No seu relatório de sustentabilidade de 2017, a The Body Shop partilha que acelerou o seu compromisso de ter fórmulas e embalagem mais sustentáveis: biodegradáveis, recicláveis, ambientalmente amigáveis e com mais ingredientes do Comércio Comunitário. Atualmente, 55% das embalagens já é livre de combustíveis fósseis e, até ao fim de 2020, a marca pretende chegar aos 70%. Porque é que isto é importante? Os combustíveis fósseis, como o óleo usado para produzir a maioria dos plásticos, são não-renováveis, e por isso, têm de ser utilizados o mais cuidadosamente possível. É também importante referir que muitas das embalagens de plásticos (como as embalagens robustas para líquidos dos produtos de banho), já são “post-consumer recycled”, ou seja, embalagens que já foram recicladas e transformadas para outro uso.

Se ao dia de hoje esta ainda possa parecer ser uma lista pequena, quando os grandes grupos e as marcas de luxo começarem a mudar a sua filosofia, a moda vai acabar por pegar. Mas há muitas mais de que podemos falar:

Atualmente, a Dior já está a usar tinta natural nas suas embalagens, apenas utiliza madeira de florestas sustentáveis para o papel e cartão e retirou o celofane, o excesso de cartão e até mesmo os folhetos de papel anteriormente incluídos nos seus produtos; as embalagens da gama premium da L’Oréal Paris, a Botanicals Fresh Care, são feita de Politereftalato de etileno (PET) que é 100% reciclado e reciclável; a australiana Jurlique mudou todo o seu processo de fabrico para incentivar a reutilização de água, a produção de energia solar e em 2014 ganhou o prémio de melhor desempenho da APC (Australian Packaging Covenant) por ser, na Austrália, a marca líder na sustentabilidade e inovação de embalagens; nas lojas Kiehl’s portuguesas pode trocar as suas embalagens vazias por amostras de novos produtos numa iniciativa para incentivar os consumidores a entregar as embalagens para a reciclagem; para evitar o desperdício de embalagens, se devolver seis produtos MAC acabados numa loja, recebe um batom gratuito à sua escolha; a Aveda tem um compromisso de sustentabilidade ambiental e, neste momento, 85% dos seus produtos de pele e cabelo já são feitos com materiais 100% reciclados; as embalagens da Caudalie são fabricadas em papel reciclado e, sempre que possível, a marca utiliza plástico reciclado ou plástico vegetal e até na comunicação privilegia o papel 100% reciclado obtido de florestas geridas de forma sustentável (as mesmas florestas de onde vêm as tampas do Huile Divine, das máscaras e dos esfoliantes)…

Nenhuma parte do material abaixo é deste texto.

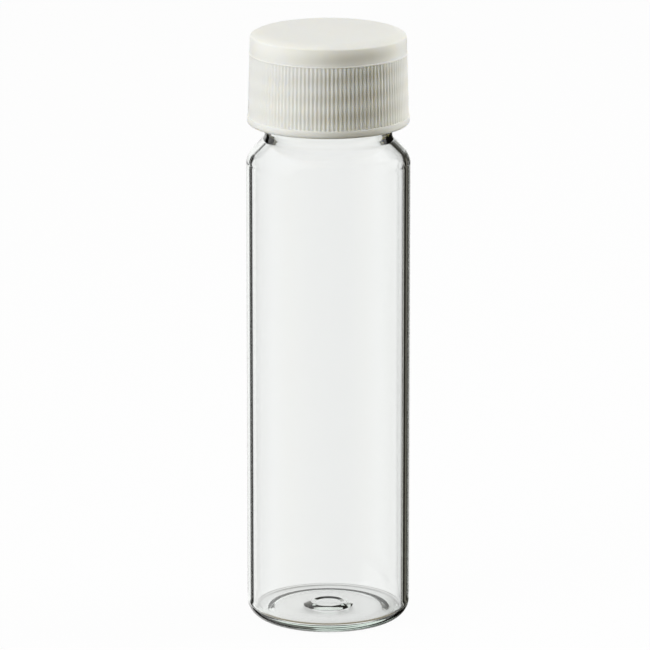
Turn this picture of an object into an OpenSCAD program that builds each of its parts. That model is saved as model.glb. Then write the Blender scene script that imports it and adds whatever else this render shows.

Pode parecer uma tarefa fácil — é só ser mais sustentável — mas, na verdade, não é bem assim. Muitos produtos de beleza têm necessidades únicas de conservação que tornam o uso de materiais ecológicos um grande desafio. Mas a indústria da beleza está a esforçar-se e o nosso papel passa por privilegiar as marcas que se estão a esforçar um pouco mais. Não conta se anda a tentar poupar água, a reciclar na sua cozinha e a diminuir o gasto de eletricidade se, depois, compra produtos de beleza que deixam tanto desperdício no planeta.